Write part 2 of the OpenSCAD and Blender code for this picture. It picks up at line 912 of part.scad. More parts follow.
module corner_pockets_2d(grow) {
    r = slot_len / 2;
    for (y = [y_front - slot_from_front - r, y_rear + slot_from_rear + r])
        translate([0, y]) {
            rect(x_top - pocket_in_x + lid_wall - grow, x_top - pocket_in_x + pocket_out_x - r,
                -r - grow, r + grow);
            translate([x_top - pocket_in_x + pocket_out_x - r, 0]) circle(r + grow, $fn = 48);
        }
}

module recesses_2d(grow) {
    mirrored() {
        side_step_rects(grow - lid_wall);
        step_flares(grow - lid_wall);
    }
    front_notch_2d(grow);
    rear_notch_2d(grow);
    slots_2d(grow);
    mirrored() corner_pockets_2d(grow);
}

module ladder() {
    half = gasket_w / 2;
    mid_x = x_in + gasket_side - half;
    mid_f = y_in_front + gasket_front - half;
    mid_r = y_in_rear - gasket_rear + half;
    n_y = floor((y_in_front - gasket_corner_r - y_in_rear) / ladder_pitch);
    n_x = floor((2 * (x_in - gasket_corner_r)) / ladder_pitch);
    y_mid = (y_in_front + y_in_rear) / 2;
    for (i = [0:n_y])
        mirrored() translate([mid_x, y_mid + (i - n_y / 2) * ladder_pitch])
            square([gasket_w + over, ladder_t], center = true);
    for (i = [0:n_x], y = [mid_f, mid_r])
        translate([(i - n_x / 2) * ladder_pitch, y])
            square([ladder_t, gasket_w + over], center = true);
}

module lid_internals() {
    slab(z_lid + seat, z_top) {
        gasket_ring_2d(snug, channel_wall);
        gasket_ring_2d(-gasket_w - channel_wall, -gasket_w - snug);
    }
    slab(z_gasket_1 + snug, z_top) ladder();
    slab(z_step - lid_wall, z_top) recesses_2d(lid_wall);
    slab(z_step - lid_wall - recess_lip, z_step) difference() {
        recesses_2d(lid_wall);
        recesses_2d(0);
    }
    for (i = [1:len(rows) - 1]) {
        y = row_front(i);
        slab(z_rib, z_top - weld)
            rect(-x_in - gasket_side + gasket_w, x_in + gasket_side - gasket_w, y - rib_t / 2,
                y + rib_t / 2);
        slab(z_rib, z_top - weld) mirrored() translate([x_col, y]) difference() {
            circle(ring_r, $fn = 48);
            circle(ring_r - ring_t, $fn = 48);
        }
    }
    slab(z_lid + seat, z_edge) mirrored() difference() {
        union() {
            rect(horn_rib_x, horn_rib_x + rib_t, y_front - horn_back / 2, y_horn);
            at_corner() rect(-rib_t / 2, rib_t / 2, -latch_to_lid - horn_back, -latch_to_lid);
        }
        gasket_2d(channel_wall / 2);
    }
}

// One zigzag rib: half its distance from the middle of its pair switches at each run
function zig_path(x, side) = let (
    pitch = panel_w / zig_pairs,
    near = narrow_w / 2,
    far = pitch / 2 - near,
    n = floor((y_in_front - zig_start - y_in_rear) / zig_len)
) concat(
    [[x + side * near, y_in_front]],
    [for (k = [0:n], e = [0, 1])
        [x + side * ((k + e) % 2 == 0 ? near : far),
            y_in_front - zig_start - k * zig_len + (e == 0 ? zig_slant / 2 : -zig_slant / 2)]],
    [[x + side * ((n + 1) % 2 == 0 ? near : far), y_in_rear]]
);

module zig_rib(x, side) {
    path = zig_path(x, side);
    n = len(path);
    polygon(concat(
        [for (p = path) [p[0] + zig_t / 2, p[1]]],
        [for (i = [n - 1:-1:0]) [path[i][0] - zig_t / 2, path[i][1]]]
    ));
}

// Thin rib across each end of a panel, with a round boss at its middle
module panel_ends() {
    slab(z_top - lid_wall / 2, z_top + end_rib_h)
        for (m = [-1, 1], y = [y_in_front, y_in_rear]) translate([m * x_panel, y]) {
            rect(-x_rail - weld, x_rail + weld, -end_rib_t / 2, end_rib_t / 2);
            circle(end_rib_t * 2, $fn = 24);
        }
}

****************

**Exercise prompt:**
Repeat every line of the data, exactly and in full.

**Reply to the exercise:**
Write part 2 of the OpenSCAD and Blender code for this picture. It picks up at line 912 of part.scad. More parts follow.
module corner_pockets_2d(grow) {
    r = slot_len / 2;
    for (y = [y_front - slot_from_front - r, y_rear + slot_from_rear + r])
        translate([0, y]) {
            rect(x_top - pocket_in_x + lid_wall - grow, x_top - pocket_in_x + pocket_out_x - r,
                -r - grow, r + grow);
            translate([x_top - pocket_in_x + pocket_out_x - r, 0]) circle(r + grow, $fn = 48);
        }
}

module recesses_2d(grow) {
    mirrored() {
        side_step_rects(grow - lid_wall);
        step_flares(grow - lid_wall);
    }
    front_notch_2d(grow);
    rear_notch_2d(grow);
    slots_2d(grow);
    mirrored() corner_pockets_2d(grow);
}

module ladder() {
    half = gasket_w / 2;
    mid_x = x_in + gasket_side - half;
    mid_f = y_in_front + gasket_front - half;
    mid_r = y_in_rear - gasket_rear + half;
    n_y = floor((y_in_front - gasket_corner_r - y_in_rear) / ladder_pitch);
    n_x = floor((2 * (x_in - gasket_corner_r)) / ladder_pitch);
    y_mid = (y_in_front + y_in_rear) / 2;
    for (i = [0:n_y])
        mirrored() translate([mid_x, y_mid + (i - n_y / 2) * ladder_pitch])
            square([gasket_w + over, ladder_t], center = true);
    for (i = [0:n_x], y = [mid_f, mid_r])
        translate([(i - n_x / 2) * ladder_pitch, y])
            square([ladder_t, gasket_w + over], center = true);
}

module lid_internals() {
    slab(z_lid + seat, z_top) {
        gasket_ring_2d(snug, channel_wall);
        gasket_ring_2d(-gasket_w - channel_wall, -gasket_w - snug);
    }
    slab(z_gasket_1 + snug, z_top) ladder();
    slab(z_step - lid_wall, z_top) recesses_2d(lid_wall);
    slab(z_step - lid_wall - recess_lip, z_step) difference() {
        recesses_2d(lid_wall);
        recesses_2d(0);
    }
    for (i = [1:len(rows) - 1]) {
        y = row_front(i);
        slab(z_rib, z_top - weld)
            rect(-x_in - gasket_side + gasket_w, x_in + gasket_side - gasket_w, y - rib_t / 2,
                y + rib_t / 2);
        slab(z_rib, z_top - weld) mirrored() translate([x_col, y]) difference() {
            circle(ring_r, $fn = 48);
            circle(ring_r - ring_t, $fn = 48);
        }
    }
    slab(z_lid + seat, z_edge) mirrored() difference() {
        union() {
            rect(horn_rib_x, horn_rib_x + rib_t, y_front - horn_back / 2, y_horn);
            at_corner() rect(-rib_t / 2, rib_t / 2, -latch_to_lid - horn_back, -latch_to_lid);
        }
        gasket_2d(channel_wall / 2);
    }
}

// One zigzag rib: half its distance from the middle of its pair switches at each run
function zig_path(x, side) = let (
    pitch = panel_w / zig_pairs,
    near = narrow_w / 2,
    far = pitch / 2 - near,
    n = floor((y_in_front - zig_start - y_in_rear) / zig_len)
) concat(
    [[x + side * near, y_in_front]],
    [for (k = [0:n], e = [0, 1])
        [x + side * ((k + e) % 2 == 0 ? near : far),
            y_in_front - zig_start - k * zig_len + (e == 0 ? zig_slant / 2 : -zig_slant / 2)]],
    [[x + side * ((n + 1) % 2 == 0 ? near : far), y_in_rear]]
);

module zig_rib(x, side) {
    path = zig_path(x, side);
    n = len(path);
    polygon(concat(
        [for (p = path) [p[0] + zig_t / 2, p[1]]],
        [for (i = [n - 1:-1:0]) [path[i][0] - zig_t / 2, path[i][1]]]
    ));
}

// Thin rib across each end of a panel, with a round boss at its middle
module panel_ends() {
    slab(z_top - lid_wall / 2, z_top + end_rib_h)
        for (m = [-1, 1], y = [y_in_front, y_in_rear]) translate([m * x_panel, y]) {
            rect(-x_rail - weld, x_rail + weld, -end_rib_t / 2, end_rib_t / 2);
            circle(end_rib_t * 2, $fn = 24);
        }
}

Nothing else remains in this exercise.